### Goal
Each line that follows should be printed again exactly as it stands.

### Supplied material
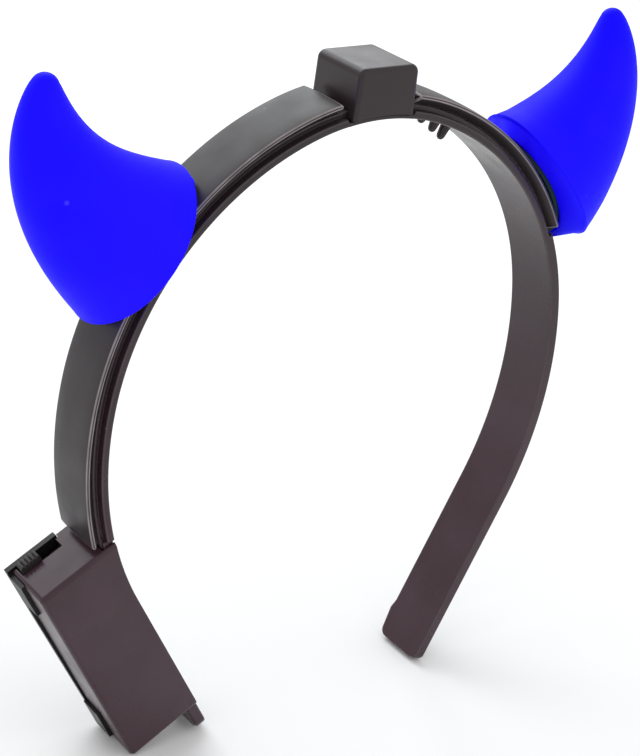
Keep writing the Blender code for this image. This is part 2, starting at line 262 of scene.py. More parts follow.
# Columns: light, place, size, radiance, tint
LIGHTS = (
    ("top_back_panel", (0.15, 0.75, 0.75), (1.1, 0.7), 2.6, (0.93, 0.98, 1.0)),
    ("left_panel", (-0.9, -0.1, 0.6), (0.6, 0.6), 0.25, WHITE),
    ("front_panel", (0.3, -1.0, 0.7), (0.8, 0.6), 0.7, WHITE),
)


def arm_length(side):
    return sum(length for length, radius in ARMS[side])


LEFT_END = -arm_length(-1)
RIGHT_END = arm_length(1)
STRAP_WIDENS = LEFT_END + BOX_TOP + BOX_TO_COVER


def band_axes():
    """The band's own axes, read from the mount on top of the crown housing."""
    crown = next(m for m in frame["record"]["mounts"] if m["name"] == "crown_top")
    out = Vector(crown["axis"]).normalized()
    along = Y_AXIS.cross(out)
    axes = Matrix((along, Y_AXIS, out)).transposed()
    return Matrix.Translation(Vector(crown["pos_m"]) - out * CROWN_TOP * MM) @ axes.to_4x4()


def band_frame(s):
    """Point on the inner line and the outward direction there, both in the band's own axes."""
    side = -1 if s < 0 else 1
    x = z = turn = 0.0
    to_go = abs(s)
    for length, radius in ARMS[side]:
        last = radius is None
        run = to_go if last else min(to_go, length)
        if last:
            x += run * math.cos(turn)
            z -= run * math.sin(turn)
        else:
            after = turn + run / radius
            x += radius * (math.sin(after) - math.sin(turn))
            z += radius * (math.cos(after) - math.cos(turn))
            turn = after
        to_go -= run
        if to_go <= 0:
            break
    return Vector((side * x, 0, z)), Vector((side * math.sin(turn), 0, math.cos(turn)))


def band_point(s, y, h):
    point, out = band_frame(s)
    return (point + out * h + Y_AXIS * y) * MM


def stations(start, end):
    """Evenly spaced places along the band, both ends included."""
    count = max(1, math.ceil((end - start) / STEP))
    return [start + (end - start) * i / count for i in range(count + 1)]


def rounded(corners):
    """Turns (y, h, radius) corners into (y, h, highlight) points, highlight being 1 on an outer edge,
    where a highlight is painted.
    """
    points = []
    turning = sum(
        a[0] * b[1] - b[0] * a[1] for a, b in zip(corners, corners[1:] + corners[:1])
    )
    for i, (y, h, radius) in enumerate(corners):
        here = Vector((y, h))
        before = Vector(corners[i - 1][:2]) - here
        after = Vector(corners[(i + 1) % len(corners)][:2]) - here
        reach = min(radius, CORNER_SHARE * before.length, CORNER_SHARE * after.length)
        start, end = here + before.normalized() * reach, here + after.normalized() * reach
        cross = after.x * before.y - after.y * before.x
        outer = cross * turning > 0 and radius <= HIGHLIGHT_RADIUS
        for j in range(CORNER_STEPS + 1):
            t = j / CORNER_STEPS
            p = start * (1 - t) ** 2 + here * (2 * t * (1 - t)) + end * t**2
            points.append((p.x, p.y, math.sin(math.pi * t) if outer else 0.0))
    return points


def inset(outline, amount):
    """The outline moved inwards by an amount, point by point."""
    area = sum(a[0] * b[1] - b[0] * a[1] for a, b in zip(outline, outline[1:] + outline[:1]))
    side = 1 if area > 0 else -1
    moved = []
    for i, (y, h, highlight) in enumerate(outline):
        before, after = outline[i - 1], outline[(i + 1) % len(outline)]
        along = Vector((after[0] - before[0], after[1] - before[1])).normalized()
        moved.append((y - along.y * side * amount, h + along.x * side * amount, highlight))
    return moved


def skin(rings):
    """Closed skin through rings of (point, highlight) pairs, highlight being the share of painted edge
    highlight, with a flat face at each end.
    """
    bm = bmesh.new()
    painted_highlight = bm.verts.layers.float.new("painted_highlight")
    rows = []
    for ring in rings:
        row = []
        for point, highlight in ring:
            v = bm.verts.new(point)
            v[painted_highlight] = highlight
            row.append(v)
        rows.append(row)
    for row, after in zip(rows, rows[1:]):
        for i in range(len(row)):
            j = (i + 1) % len(row)
            bm.faces.new((row[i], row[j], after[j], after[i]))
    bm.faces.new(rows[0])
    bm.faces.new(rows[-1][::-1])
    return bm


def band_ring(s, outline, least_highlight=0.0):
    return [(band_point(s, y, h), max(highlight, least_highlight)) for y, h, highlight in outline]


def round_end(s, outline, inwards):
    """Rings that round a cover off at s, inwards being the sign of the way into the cover, with a
    highlight painted along the rounding.
    """
    rings = []
    for i in range(COVER_END_STEPS):
        angle = math.pi / 2 * i / COVER_END_STEPS
        back = COVER_END_ROUND * (1 - math.sin(angle))
        place = s + inwards * COVER_END_ROUND * (1 - math.cos(angle))
        rings.append(band_ring(place, inset(outline, back), math.sin(2 * angle)))
    return rings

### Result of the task
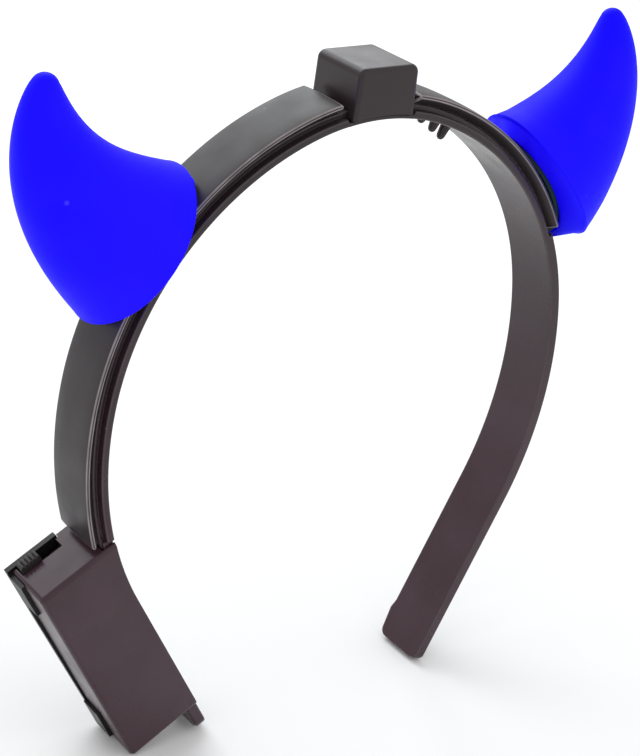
Keep writing the Blender code for this image. This is part 2, starting at line 262 of scene.py. More parts follow.
# Columns: light, place, size, radiance, tint
LIGHTS = (
    ("top_back_panel", (0.15, 0.75, 0.75), (1.1, 0.7), 2.6, (0.93, 0.98, 1.0)),
    ("left_panel", (-0.9, -0.1, 0.6), (0.6, 0.6), 0.25, WHITE),
    ("front_panel", (0.3, -1.0, 0.7), (0.8, 0.6), 0.7, WHITE),
)


def arm_length(side):
    return sum(length for length, radius in ARMS[side])


LEFT_END = -arm_length(-1)
RIGHT_END = arm_length(1)
STRAP_WIDENS = LEFT_END + BOX_TOP + BOX_TO_COVER


def band_axes():
    """The band's own axes, read from the mount on top of the crown housing."""
    crown = next(m for m in frame["record"]["mounts"] if m["name"] == "crown_top")
    out = Vector(crown["axis"]).normalized()
    along = Y_AXIS.cross(out)
    axes = Matrix((along, Y_AXIS, out)).transposed()
    return Matrix.Translation(Vector(crown["pos_m"]) - out * CROWN_TOP * MM) @ axes.to_4x4()


def band_frame(s):
    """Point on the inner line and the outward direction there, both in the band's own axes."""
    side = -1 if s < 0 else 1
    x = z = turn = 0.0
    to_go = abs(s)
    for length, radius in ARMS[side]:
        last = radius is None
        run = to_go if last else min(to_go, length)
        if last:
            x += run * math.cos(turn)
            z -= run * math.sin(turn)
        else:
            after = turn + run / radius
            x += radius * (math.sin(after) - math.sin(turn))
            z += radius * (math.cos(after) - math.cos(turn))
            turn = after
        to_go -= run
        if to_go <= 0:
            break
    return Vector((side * x, 0, z)), Vector((side * math.sin(turn), 0, math.cos(turn)))


def band_point(s, y, h):
    point, out = band_frame(s)
    return (point + out * h + Y_AXIS * y) * MM


def stations(start, end):
    """Evenly spaced places along the band, both ends included."""
    count = max(1, math.ceil((end - start) / STEP))
    return [start + (end - start) * i / count for i in range(count + 1)]


def rounded(corners):
    """Turns (y, h, radius) corners into (y, h, highlight) points, highlight being 1 on an outer edge,
    where a highlight is painted.
    """
    points = []
    turning = sum(
        a[0] * b[1] - b[0] * a[1] for a, b in zip(corners, corners[1:] + corners[:1])
    )
    for i, (y, h, radius) in enumerate(corners):
        here = Vector((y, h))
        before = Vector(corners[i - 1][:2]) - here
        after = Vector(corners[(i + 1) % len(corners)][:2]) - here
        reach = min(radius, CORNER_SHARE * before.length, CORNER_SHARE * after.length)
        start, end = here + before.normalized() * reach, here + after.normalized() * reach
        cross = after.x * before.y - after.y * before.x
        outer = cross * turning > 0 and radius <= HIGHLIGHT_RADIUS
        for j in range(CORNER_STEPS + 1):
            t = j / CORNER_STEPS
            p = start * (1 - t) ** 2 + here * (2 * t * (1 - t)) + end * t**2
            points.append((p.x, p.y, math.sin(math.pi * t) if outer else 0.0))
    return points


def inset(outline, amount):
    """The outline moved inwards by an amount, point by point."""
    area = sum(a[0] * b[1] - b[0] * a[1] for a, b in zip(outline, outline[1:] + outline[:1]))
    side = 1 if area > 0 else -1
    moved = []
    for i, (y, h, highlight) in enumerate(outline):
        before, after = outline[i - 1], outline[(i + 1) % len(outline)]
        along = Vector((after[0] - before[0], after[1] - before[1])).normalized()
        moved.append((y - along.y * side * amount, h + along.x * side * amount, highlight))
    return moved


def skin(rings):
    """Closed skin through rings of (point, highlight) pairs, highlight being the share of painted edge
    highlight, with a flat face at each end.
    """
    bm = bmesh.new()
    painted_highlight = bm.verts.layers.float.new("painted_highlight")
    rows = []
    for ring in rings:
        row = []
        for point, highlight in ring:
            v = bm.verts.new(point)
            v[painted_highlight] = highlight
            row.append(v)
        rows.append(row)
    for row, after in zip(rows, rows[1:]):
        for i in range(len(row)):
            j = (i + 1) % len(row)
            bm.faces.new((row[i], row[j], after[j], after[i]))
    bm.faces.new(rows[0])
    bm.faces.new(rows[-1][::-1])
    return bm


def band_ring(s, outline, least_highlight=0.0):
    return [(band_point(s, y, h), max(highlight, least_highlight)) for y, h, highlight in outline]


def round_end(s, outline, inwards):
    """Rings that round a cover off at s, inwards being the sign of the way into the cover, with a
    highlight painted along the rounding.
    """
    rings = []
    for i in range(COVER_END_STEPS):
        angle = math.pi / 2 * i / COVER_END_STEPS
        back = COVER_END_ROUND * (1 - math.sin(angle))
        place = s + inwards * COVER_END_ROUND * (1 - math.cos(angle))
        rings.append(band_ring(place, inset(outline, back), math.sin(2 * angle)))
    return rings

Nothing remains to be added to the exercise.